Discover the Hutchison Effect: anti-gravity claims, Cold War secrets, and physics-defying experiments. Real breakthrough or elaborate hoax? Explore the mystery.

The Hutchison Effect: Cold War Mystery or Physics-Defying Antigravity Breakthrough That Baffled Scientists?

Let’s wander back to the cramped Vancouver apartment of John Hutchison in 1979. Picture a space filled with stray wires, home-built Tesla coils buzzing with unpredictable energy, and odd inventions stacked wall-to-wall. Hutchison, an amateur experimenter inspired by Tesla’s electrical adventures, was not aiming to bend reality—yet that’s what he claimed happened. Metal bars, supposedly, floated in mid-air. Objects melted together in ways that should have required thousands of degrees. There were instances, so the story goes, when metals jellified, their structure gone soft, only to regain solidity moments later. If you’d observed this in person, would you think you’d seen a glimpse into a future of anti-gravity—or the world’s best magic trick?

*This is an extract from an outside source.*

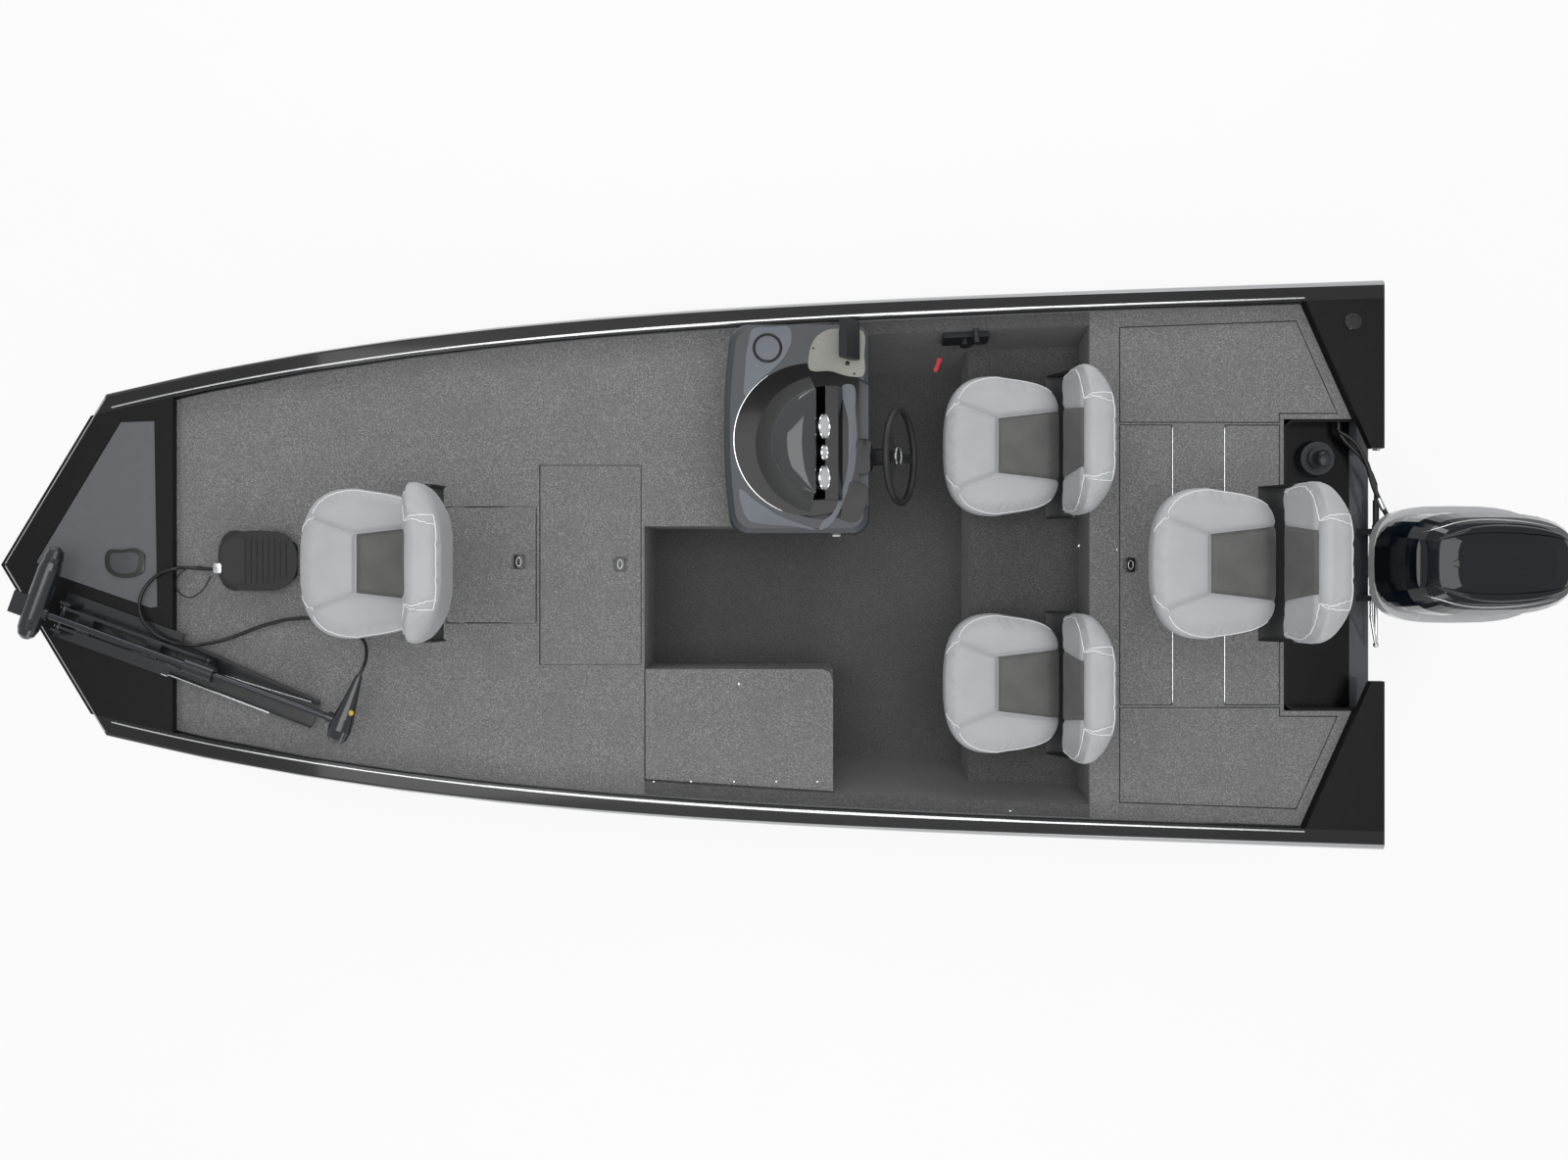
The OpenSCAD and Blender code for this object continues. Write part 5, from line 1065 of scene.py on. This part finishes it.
class BOAT_OT_stage(bpy.types.Operator):
    """Pale floor 0.64 m under the waterline, soft lights and the camera straight above"""
    bl_idname = "boat.stage"
    bl_label = "Stage"

    def execute(self, context):
        look = context.scene.boat_studio
        scene = context.scene
        camera = bpy.data.objects.new("camera", bpy.data.cameras.new("camera"))
        scene.collection.objects.link(camera)
        camera.data.sensor_width = 36.0
        camera.data.lens = 1513.6 / 1600 * 36.0
        camera.location = (2.470, 0.0625, look.height)
        camera.rotation_euler = (0, 0, math.pi)
        camera.data.clip_end = 200
        scene.camera = camera

        f = Finish("floor_white")
        ray = f.node("ShaderNodeLightPath", {}, out="Is Camera Ray")
        gloss = f.node("ShaderNodeLightPath", {}, out="Is Glossy Ray")
        glass = f.node("ShaderNodeLightPath", {}, out="Is Transmission Ray")
        seen = ray.most(gloss).most(glass)
        grain = f.noise(f.place(), 3, 2.0)
        pale = f.mix(grain, grey(0.80), grey(0.84))
        matt = f.node("ShaderNodeBsdfDiffuse", {}, pale)
        glow = f.node("ShaderNodeEmission", {}, (1.0, 1.0, 1.0), 1.0)
        both = f.node("ShaderNodeMixShader", {}, seen * 0.86, matt, glow)
        f.tree.links.new(both.out, f.target.inputs["Surface"])

        w = np.linspace(0, 2 * np.pi, 96, endpoint=False)
        r = np.array([0.5, 3.0, 6.0, 12.0, 60.0])[:, None]
        points = np.stack([2.6 + r * np.cos(w), r * np.sin(w), np.full((5, 96), -0.64)], axis=2)
        faces = [list(q) for q in quads(5, 96, True)] + [list(range(96))]
        put("floor", points, faces, None, f.material)

        world = bpy.data.worlds.new("studio")
        scene.world = world
        world.use_nodes = True
        nodes, links = world.node_tree.nodes, world.node_tree.links
        path = nodes.new("ShaderNodeLightPath")
        level = nodes.new("ShaderNodeMapRange")
        links.new(path.outputs["Is Camera Ray"], level.inputs["Value"])
        level.inputs["To Min"].default_value = 0.55
        level.inputs["To Max"].default_value = 1.0
        back = nodes["Background"]
        back.inputs["Color"].default_value = (1, 1, 1, 1)
        links.new(level.outputs[0], back.inputs["Strength"])

        def lamp(name, at, aim, size, size_y, power):
            data = bpy.data.lights.new(name, "AREA")
            data.shape, data.size, data.size_y, data.energy = "RECTANGLE", size, size_y, power
            made = bpy.data.objects.new(name, data)
            made.location = at
            made.rotation_euler = (Vector(aim) - Vector(at)).to_track_quat("-Z", "Y").to_euler()
            scene.collection.objects.link(made)

        lamp("top_light", (2.6, 0.0, 7.5), (2.6, 0, 0), 8.0, 4.0, look.key)
        lamp("side_port", (2.4, 6.5, 3.2), (2.4, 0, 0.3), 7.0, 1.6, look.key * 0.45)
        lamp("side_starboard", (2.4, -6.5, 3.2), (2.4, 0, 0.3), 7.0, 1.6, look.key * 0.6)
        scene.view_settings.view_transform = "Standard"
        return {"FINISHED"}


class BOAT_PT_panel(bpy.types.Panel):
    """Sizes and colours of the boat, with one button for each group of pieces"""
    bl_idname = "BOAT_PT_panel"
    bl_label = "Boat"
    bl_space_type = "VIEW_3D"
    bl_region_type = "UI"
    bl_category = "Boat"

    def draw(self, context):
        for group in (context.scene.boat_finish, context.scene.boat_seats, context.scene.boat_motor,
                      context.scene.boat_studio):
            for key in group.bl_rna.properties.keys():
                if key not in ("rna_type", "name"):
                    self.layout.prop(group, key)
        for made in OPERATORS:
            self.layout.operator(made.bl_idname)


OPERATORS = (BOAT_OT_stage, BOAT_OT_bow_motor, BOAT_OT_hull, BOAT_OT_rail_beads, BOAT_OT_console, BOAT_OT_seats,
             BOAT_OT_outboard)
GROUPS = {"boat_finish": BoatFinish, "boat_seats": SeatLook, "boat_motor": MotorLook, "boat_studio": StudioLook}


def register():
    for made in (*GROUPS.values(), *OPERATORS, BOAT_PT_panel):
        bpy.utils.register_class(made)
    for key, group in GROUPS.items():
        setattr(bpy.types.Scene, key, PointerProperty(type=group))


def unregister():
    for key in GROUPS:
        delattr(bpy.types.Scene, key)
    for made in reversed((*GROUPS.values(), *OPERATORS, BOAT_PT_panel)):
        bpy.utils.unregister_class(made)


def main():
    register()
    for made in OPERATORS:
        area, name = made.bl_idname.split(".")
        getattr(getattr(bpy.ops, area), name)()


if __name__ == "__main__":
    main()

That’s the riddle at the core of what’s called the Hutchison Effect: peculiar physical demonstrations where standard physics seems to break down. “The most beautiful thing we can experience is the mysterious,” wrote Einstein, and the Hutchison Effect certainly delivers on that promise, at least at first glance. The videos alone are mesmerizing—heavy wrenches rising off tables, hunks of aluminum floating, and odd scorch marks appearing from nowhere. But beneath the spectacle is a far deeper—and stranger—story.

I’ve spent years piecing together the fragments around the Hutchison Effect, studying engineering reports, watching grainy tapes, and even talking to physicists who visited Hutchison’s lab. What always strikes me is how divided expert opinion remains. Some engineers and scientists who observed the effect reported events that defied easy explanation, like metals fused at room temperature, without evidence of heating, or alloys altered in a manner inconsistent with any known process. Others, just as credentialed, saw little more than sleight-of-hand. Is it possible for the same room to yield wonders and hoaxes depending on who’s looking?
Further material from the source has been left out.